Democracy is a political system where the population has at least as much to say about how society is ordered as do the political leaders. This can work out exceedingly well but, as history as shown over and over, there is no guarantee that it will. Capitalism, at least as it is practiced in the US, is an economic system that is run by the capitalists. As such it is, at least on this fundamental level, the opposite of democracy.

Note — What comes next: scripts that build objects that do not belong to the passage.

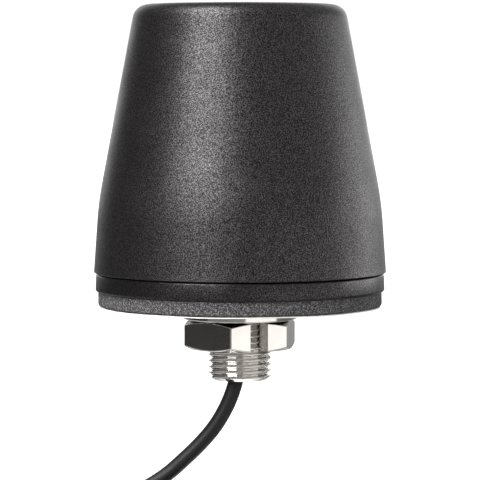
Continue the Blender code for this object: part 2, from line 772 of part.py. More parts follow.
def build_plug():
    frame = bpy.data.objects.new("plug_axis", None)
    PARTS.objects.link(frame)
    frame.location = Vector(PLUG_START) * MM
    frame.rotation_mode = "QUATERNION"
    frame.rotation_quaternion = Vector(PLUG_DIRECTION).to_track_quat("Z", "Y")

    boot = [(0.0, 24.0), (3.0, 24.0), (3.0, 22.3), (3.6, 22.3), (3.6, 20.9), (3.0, 20.9), (3.0, 19.0)]
    boot += [(4.75, 19.0), (4.75, 12.6)]
    for ring in range(4):
        z = 11.6 - 2.6 * ring
        radius = 4.55 - 0.32 * ring
        boot += [(radius - 0.55, z + 0.5), (radius - 0.6, z - 0.4), (radius - 0.1, z - 0.9)]
    boot += [(2.9, 0.0), (0.0, 0.0)]
    body = turned_part("plug_body", boot, OVERMOULD, 20, closed=False)

    ring_outline = [
        (3.9, 32.0), (4.0, 31.6), (4.0, 26.5), (5.0, 26.2), (5.0, 19.6), (4.7, 19.3),
        (3.4, 19.3), (3.4, 20.5), (3.95, 20.6), (3.95, 22.6), (3.45, 22.9), (3.45, 32.0),
    ]
    ring = turned_part("plug_ring", ring_outline, NICKEL, 24)

    insert_outline = [(0.0, 28.0), (3.05, 28.0), (3.05, 24.3), (0.0, 24.3)]
    insert = turned_part("plug_insert", insert_outline, OVERMOULD, 20, closed=False)
    pieces = [body, ring, insert]
    for number in range(4):
        at = polar(1.5, 45 + 90 * number)
        pin = add_part(f"plug_pin_{number + 1}", rod_mesh("pin", 0.45, 25.6, 31.4, at, 8), GOLD)
        hole = add_tool(f"pin_hole_{number}", rod_mesh("hole", 0.72, 25.2, 29.0, at, 8))
        hole.parent = frame
        cut(insert, hole)
        pieces.append(pin)
    for piece in pieces:
        piece.parent = frame


build_radome()
build_base()
build_seals()
build_foam_pad()
build_housing_screws()
build_stud()
build_washer()
build_nut()
build_clamp_and_standoffs()
build_receiver_board()
build_antenna()
build_inner_leads()
build_cable()
build_coil_tie()
build_plug()
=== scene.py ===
import json
import math

import bmesh
import bpy
from mathutils import Matrix, Vector, geometry, noise

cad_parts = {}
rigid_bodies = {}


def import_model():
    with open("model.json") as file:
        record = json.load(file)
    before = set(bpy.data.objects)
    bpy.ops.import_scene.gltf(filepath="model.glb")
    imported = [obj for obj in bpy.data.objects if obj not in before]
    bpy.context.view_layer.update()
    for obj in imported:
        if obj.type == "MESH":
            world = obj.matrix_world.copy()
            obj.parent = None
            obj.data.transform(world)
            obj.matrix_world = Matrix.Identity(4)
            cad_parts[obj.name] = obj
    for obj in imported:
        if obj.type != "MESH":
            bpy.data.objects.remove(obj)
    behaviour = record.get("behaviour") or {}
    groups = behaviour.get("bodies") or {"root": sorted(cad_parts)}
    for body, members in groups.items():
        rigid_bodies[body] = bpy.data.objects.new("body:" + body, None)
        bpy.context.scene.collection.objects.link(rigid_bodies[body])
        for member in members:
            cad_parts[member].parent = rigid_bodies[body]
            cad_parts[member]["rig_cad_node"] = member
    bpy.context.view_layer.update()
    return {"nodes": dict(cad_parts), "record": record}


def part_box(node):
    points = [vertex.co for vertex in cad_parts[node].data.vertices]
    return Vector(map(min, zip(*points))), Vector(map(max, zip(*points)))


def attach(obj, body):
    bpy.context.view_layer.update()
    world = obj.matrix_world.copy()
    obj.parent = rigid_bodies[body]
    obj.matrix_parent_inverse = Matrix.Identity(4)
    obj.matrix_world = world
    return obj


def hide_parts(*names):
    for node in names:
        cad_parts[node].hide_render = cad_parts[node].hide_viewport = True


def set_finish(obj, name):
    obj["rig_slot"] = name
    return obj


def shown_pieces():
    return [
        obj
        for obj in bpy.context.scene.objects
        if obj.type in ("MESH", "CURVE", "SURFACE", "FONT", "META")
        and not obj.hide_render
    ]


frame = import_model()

MM = 0.001
TURN = 2 * math.pi


def span(node):
    """The low and the high corner of a CAD solid's box, in millimetres."""
    low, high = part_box(node)
    return low / MM, high / MM


def new_object(name, data):
    made = bpy.data.objects.new(name, data)
    bpy.context.scene.collection.objects.link(made)
    return made


# Camera ----------------------------------------------------------------------------------

CAMERA_PLACE = (0.0, -680.0, 57.8)
CAMERA_AIM = (0.0, 0.0, 16.3)
CAMERA_LENS = 203.0
CAMERA_SENSOR = 36.0


def make_camera():
    data = bpy.data.cameras.new("camera")
    data.lens = CAMERA_LENS
    data.sensor_width = CAMERA_SENSOR
    camera = new_object("camera", data)
    place = Vector(CAMERA_PLACE) * MM
    camera.location = place
    camera.rotation_mode = "QUATERNION"
    camera.rotation_quaternion = (Vector(CAMERA_AIM) * MM - place).to_track_quat("-Z", "Y")
    bpy.context.scene.camera = camera


make_camera()


# Cable -----------------------------------------------------------------------------------

CABLE_RADIUS = 1.9
CABLE_STEP = 1.6             # spacing of the points along the finished cable
JACKET_TOP = 11.2            # the jacket is stripped above this height, inside the housing
STUD_END = -18.85
COIL_CENTRE = (-18.5, -28.5)
COIL_OUTER = 27.4            # radius of the outermost turn's centreline
COIL_TURNS_A_LAYER = 2.4
COIL_LAYERS = 4
COIL_TURNS = COIL_TURNS_A_LAYER * COIL_LAYERS
COIL_STEPS = 24              # points of the route in each turn
COIL_TOP = -48.5             # height of the top layer's centreline
COIL_START_DEG = 132.0
LAYER_STEP_TURNS = 0.12      # half the stretch over which the cable steps down a layer
SURFACE_Z = -63.0            # the surface that the stored cable lies on

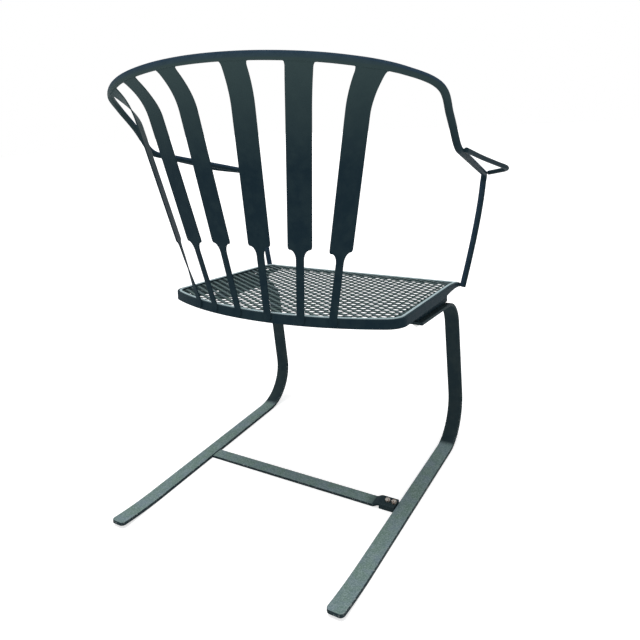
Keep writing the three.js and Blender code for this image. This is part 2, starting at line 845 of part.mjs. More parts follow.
// Arm loop: a hairpin rod outside the arm, from beside the elbow to the front of the arm
function armDirection() {
  const elbow = railKnots().at(-1);
  return postTop().sub(elbow);
}

function onArm(y) {
  const elbow = railKnots().at(-1);
  const arm = armDirection();
  return elbow.addScaledVector(arm, (y - elbow.y) / arm.y);
}

// Distance from the middle of a faceted round to one of its flats
function flatReach(diameter, sides) {
  return (diameter / 2) * Math.cos(Math.PI / sides);
}

function armLoop(side) {
  const clear = flatReach(rail_diameter, rail_sides) + flatReach(loop_rod_diameter, loop_sides) + post_gap;
  const at = (x, y) => new THREE.Vector3(x, y, onArm(y).z);
  const back = at(onArm(loop_back_y).x + clear, loop_back_y);
  const nose = at(loop_nose_x, loop_nose_y);
  const front = at(onArm(loop_front_y).x + clear, loop_front_y);
  const rear_knots = loop_rear_out_shares.map((share, i) => at(
    back.x + (nose.x - back.x) * share,
    back.y + (nose.y - back.y) * loop_rear_run_shares[i],
  ));
  const front_knots = loop_front_in_shares.map((share, i) => at(
    nose.x - (nose.x - front.x) * share,
    nose.y + (front.y - nose.y) * loop_front_run_shares[i],
  ));
  const curve = new THREE.CatmullRomCurve3(
    [back, ...rear_knots, nose, ...front_knots, front],
    false,
    'centripetal',
  );
  const points = curve.getSpacedPoints(loop_steps);
  const r = loop_rod_diameter / 2;
  const section = Array.from({ length: loop_sides }, (_, k) => {
    const angle = (2 * Math.PI * (k + 1 / 2)) / loop_sides;
    return [r * Math.cos(angle), r * Math.sin(angle)];
  });
  const frames = carriedFrames(points, new THREE.Vector3(0, 0, 1));
  const rings = frames.map(({ point, side: s, up }) => ringAt(point, s, up, section));
  return loft(rings.map((ring) => ring.map((p) => p.setX(side * p.x))));
}

function mesh(name, geometry, look) {
  const part = new THREE.Mesh(geometry, new THREE.MeshStandardMaterial(look));
  part.name = name;
  return part;
}

function baseGroup() {
  const group = new THREE.Group();
  group.name = 'base';
  const x = leg_spacing / 2;
  group.add(mesh('spring_lower_left', springLower(x), paint));
  group.add(mesh('spring_lower_right', springLower(-x), paint));
  group.add(mesh('crossbar', crossbar(), paint));
  group.add(mesh('crossbar_lug', crossbarLug(), paint));
  crossbarBoltPlaces().forEach((place, k) => {
    group.add(mesh(`crossbar_bolt_${k + 1}`, crossbarBolt(place), zinc));
    group.add(mesh(`crossbar_nut_${k + 1}`, crossbarNut(place), zinc));
  });
  return group;
}

function seatGroup() {
  const group = new THREE.Group();
  group.name = 'seat_frame';
  group.position.set(0, 0, seat_height);
  group.rotation.set(seat_pitch, 0, 0);
  group.add(mesh('seat_band', seatBand(), paint));
  group.add(mesh('seat_rim', seatRim(), paint));
  group.add(mesh('seat_mesh', seatMesh(), net_paint));
  group.add(mesh('back_rail', backRail(), paint));
  const sides = [['left', 1], ['right', -1]];
  for (const [word, side] of sides) {
    group.add(mesh(`bearer_${word}`, bearer(side), paint));
    group.add(mesh(`arm_loop_${word}`, armLoop(side), paint));
    seatBoltPlaces().forEach((y, k) => {
      const place = `${word}_${['rear', 'front'][k]}`;
      group.add(mesh(`spacer_${place}`, spacer(side, y), paint));
      group.add(mesh(`seat_bolt_${place}`, seatBolt(side, y), zinc));
      group.add(mesh(`seat_washer_${place}`, seatWasher(side, y), zinc));
      group.add(mesh(`seat_nut_${place}`, seatNut(side, y), zinc));
    });
  }
  const order = [[2, 1], [1, 1], [0, 1], [0, -1], [1, -1], [2, -1]];
  order.forEach(([index, side], k) => {
    group.add(mesh(`slat_${k + 1}`, slat(index, side), paint));
  });
  return group;
}

const chair = new THREE.Group();
chair.name = 'spring_lawn_chair';
chair.add(baseGroup());
chair.add(seatGroup());
chair.add(mesh('spring_upper_left', springUpper(leg_spacing / 2), paint));
chair.add(mesh('spring_upper_right', springUpper(-leg_spacing / 2), paint));
chair.updateMatrixWorld(true);
const bounds = new THREE.Box3().setFromObject(chair, true);
chair.position.y = -(bounds.min.y + bounds.max.y) / 2;
chair.updateMatrixWorld(true);

export default chair;
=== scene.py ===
import math
from functools import partialmethod

import bmesh
import bpy
import numpy as np
from mathutils import Matrix, Vector


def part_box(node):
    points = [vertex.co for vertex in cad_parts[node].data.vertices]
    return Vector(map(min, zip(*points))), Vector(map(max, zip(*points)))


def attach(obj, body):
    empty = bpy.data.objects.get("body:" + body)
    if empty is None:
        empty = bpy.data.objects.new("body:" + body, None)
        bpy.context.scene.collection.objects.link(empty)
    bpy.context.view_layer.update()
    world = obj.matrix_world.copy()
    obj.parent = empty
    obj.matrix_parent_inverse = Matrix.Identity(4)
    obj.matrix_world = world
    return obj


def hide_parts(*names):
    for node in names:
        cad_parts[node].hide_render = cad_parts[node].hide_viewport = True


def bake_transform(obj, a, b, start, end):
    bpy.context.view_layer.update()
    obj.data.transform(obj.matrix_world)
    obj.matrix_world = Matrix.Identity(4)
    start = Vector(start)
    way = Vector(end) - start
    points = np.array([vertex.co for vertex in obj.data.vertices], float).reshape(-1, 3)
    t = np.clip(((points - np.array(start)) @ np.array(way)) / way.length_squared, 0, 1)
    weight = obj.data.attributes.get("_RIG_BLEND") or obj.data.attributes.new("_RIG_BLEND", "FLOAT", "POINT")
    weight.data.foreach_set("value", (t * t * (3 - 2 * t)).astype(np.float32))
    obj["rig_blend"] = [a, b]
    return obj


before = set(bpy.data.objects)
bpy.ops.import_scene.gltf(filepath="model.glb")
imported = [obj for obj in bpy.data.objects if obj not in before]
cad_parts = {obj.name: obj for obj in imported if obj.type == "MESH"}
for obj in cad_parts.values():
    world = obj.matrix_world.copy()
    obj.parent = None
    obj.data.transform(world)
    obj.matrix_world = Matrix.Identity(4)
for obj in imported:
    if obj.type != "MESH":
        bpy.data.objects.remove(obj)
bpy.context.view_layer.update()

# Sizes are in metres. The sitter faces -Y, the sitter's left is +X, and the floor is at Z = 0.

# Spring legs
bar_width, bar_thickness, bar_rounding = 0.034, 0.007, 0.001
leg_spacing = 0.511
runner_tip_y, runner_rise_length, runner_tip_rise = 0.458, 0.118, 0.007
leg_front_y, lower_bend_radius, upright_lean = -0.185, 0.101, 0.07
upper_bend_top, upper_bend_radius, arm_rear_y = 0.361, 0.04, 0.065
hook_radius, runner_corner_radius, flex_reach = 0.075, 0.0095, 0.07
# The painted sky reflection and the edge wear on the legs fade out between these heights.
sheen_and_wear_fade_from, sheen_and_wear_fade_height = 0.05, 0.1

# Crossbar between the runners
crossbar_y, crossbar_width, crossbar_thickness = 0.156, 0.03, 0.006
lug_length, joggle_length = 0.034, 0.016
crossbar_bolt_diameter, crossbar_bolt_spacing, crossbar_bolt_shift = 0.006, 0.014, 0.005
crossbar_nut_flats, crossbar_nut_height = 0.01, 0.005

# Seat pan
seat_pitch, seat_height = 0.0925, 0.4125
seat_front_y, seat_rear_y = -0.203, 0.266
seat_front_width, seat_rear_width = 0.538, 0.568
rear_arc_radius, front_corner_radius, rear_corner_radius = 0.56, 0.016, 0.046
band_height, band_thickness, band_rounding = 0.019, 0.004, 0.0008
band_taper, band_taper_length = 0.0095, 0.16
rim_diameter, rim_rise = 0.0068, 0.0018
dip_length, dip_depth = 0.09, 0.008
net_long_pitch, net_short_pitch = 0.0316, 0.0195
strand_width, strand_thickness, strand_tilt = 0.0074, 0.0018, 0.14
strand_samples, net_level, net_dip_power, net_clearance = 12, -0.0042, 4.0, 0.0005

# Bearers, packing strips and bolts under the net
bearer_width, bearer_thickness, bearer_inset = 0.02, 0.005, 0.006
bearer_lift, bearer_lift_length = 0.0025, 0.06
packing_width, packing_overhang = 0.024, 0.022
seat_bolt_diameter, seat_nut_flats, seat_nut_height, seat_head_height = 0.008, 0.013, 0.0065, 0.0053
washer_diameter, washer_thickness, washer_chamfer = 0.018, 0.0016, 0.0002
seat_bolt_rear_inset, seat_bolt_spacing, thread_length = 0.026, 0.14, 0.003
turned_chamfer, hexagon_chamfer_share = 0.0006, 0.88
fit_gap = 0.0003

# Rail of the back, arms and posts
rail_diameter, rail_flat_height, rail_flat_thickness = 0.0138, 0.0158, 0.0095
rail_flat_length, rail_taper_length, rail_squareness, rail_end_rounding = 0.29, 0.1, 1.4, 0.0008
rail_half_width, rail_reach, rail_height = 0.371, 0.41, 0.47
elbow_y, elbow_height, elbow_trim = 0.152, 0.312, 0.024
post_top, post_bend_trim = np.array([0.3225, -0.1982, 0.251]), 0.02
post_foot_height, post_foot_angle, post_gap, post_bow = -0.015, 0.17, 0.00045, 0.008
back_x_shares = (0, 0.35, 0.664, 0.895, 1, 1)
back_y_shares = (1, 0.9426, 0.794, 0.573, 0.3465, 0.169)
back_z_shares = (1, 0.975, 0.899, 0.779, 0.627, 0.352)

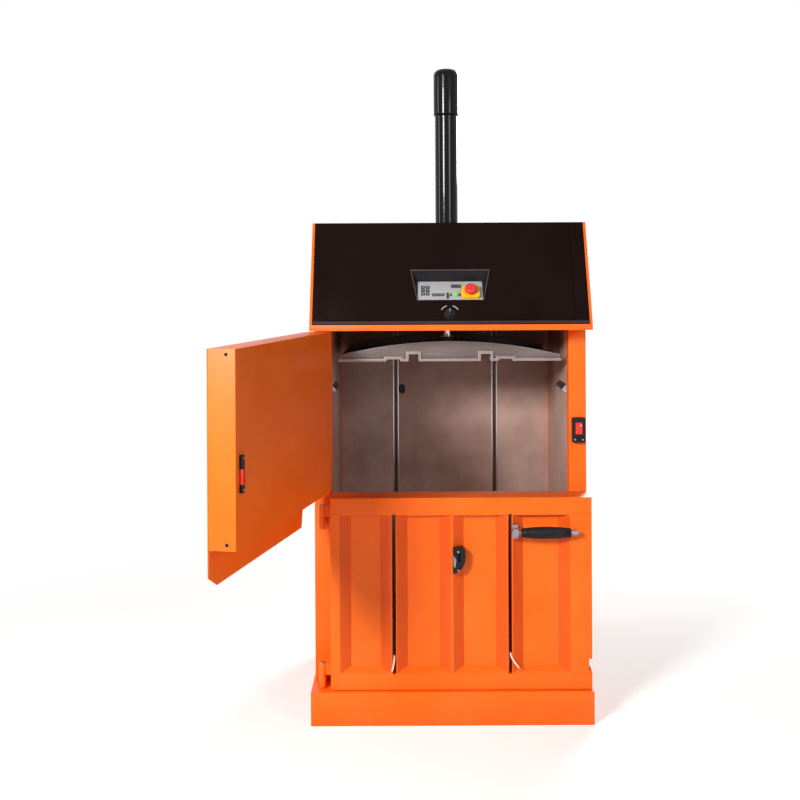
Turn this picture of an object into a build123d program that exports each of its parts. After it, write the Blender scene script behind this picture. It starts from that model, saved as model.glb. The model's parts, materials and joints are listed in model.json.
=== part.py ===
from build123d import *
import os
from math import cos, hypot, radians, sin

# A small vertical recycling baler, in millimetres.
# X runs to the right and Y to the back, seen from the operator's side, and Z runs up.
# The origin is on the floor, under the middle of the body.
# The upper loading door stands open, the lower bale door is shut and the ram is up.

# Driving sizes of the body
base_height = 107.0
chamber_width = 786.0
chamber_depth = 600.0
post_width = 57.0
post_depth = 66.0
post_height = 1159.0
post_inset = 130.0
rear_bay = 50.0
rail_height = 19.0
shell_overhang = 5.0
hood_rise = 333.0
hood_run = 162.0

# Sheet and plate thicknesses
base_plate = 6.0
wall_plate = 6.0
tube_wall = 4.0
thin_sheet = 3.0
rib_sheet = 4.0
bend_radius = 3.0

# Clearances that several pieces share
pin_clearance = 0.05
fit_clearance = 0.05
button_clearance = 0.2
running_gap = 0.3
hole_clearance = 0.5

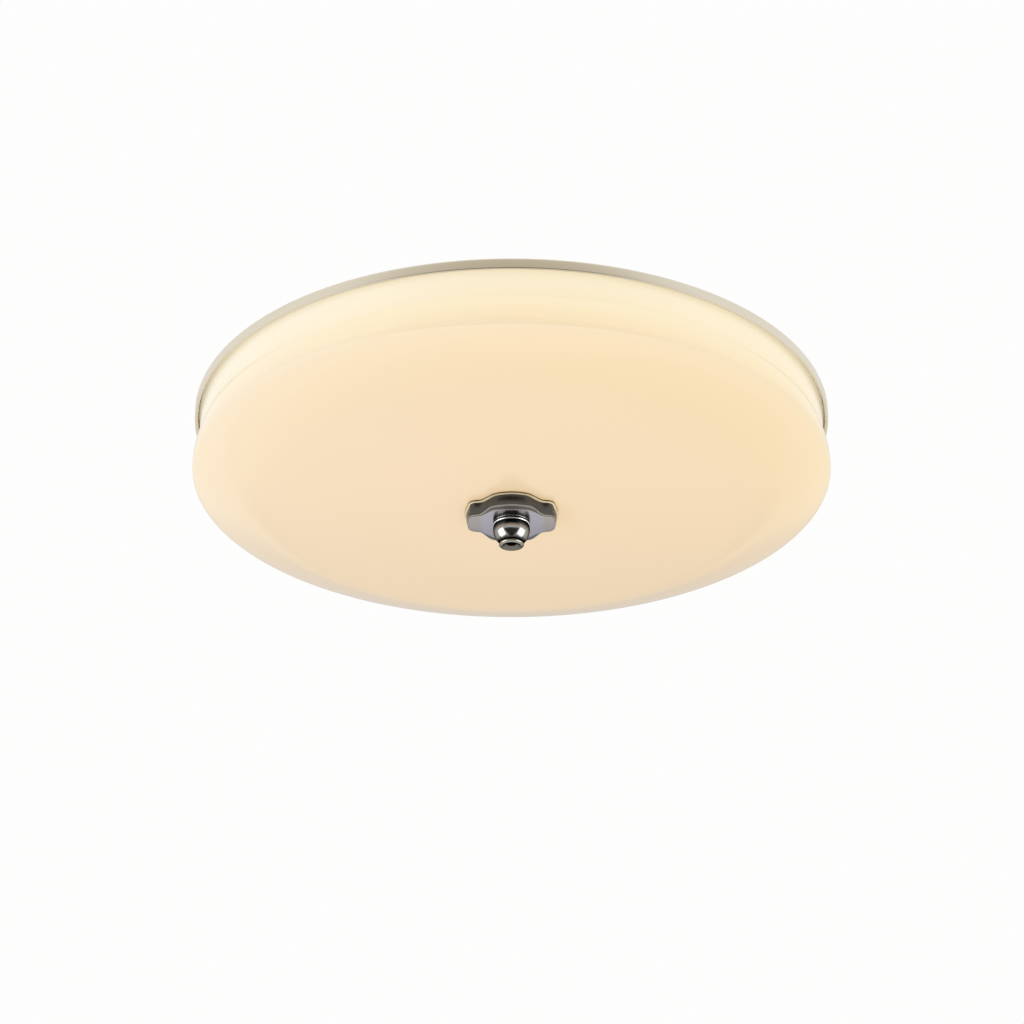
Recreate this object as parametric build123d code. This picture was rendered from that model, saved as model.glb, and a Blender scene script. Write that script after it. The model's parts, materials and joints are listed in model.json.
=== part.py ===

Indeed, in any tyrannical political system the ruling elite end up looting the resources of the society, hording most of the goodies and living grotesquely opulent lives at the expense of the population.

In that sense capitalism in the US has simply become a tool used a different breed of tyrant to consolidate power.  It has become incompatible with a free society.  There are only two possible outcomes.  The tyrants can lose as people free themselves from the illusion that profits have something to do with building a just, free and long lasting society.  Right now that would mean both political parties in the US would lose.

Or the tyrants can win.  Since there is no alternative to the two political parties in the US it seems pretty likely that the tyrants will win.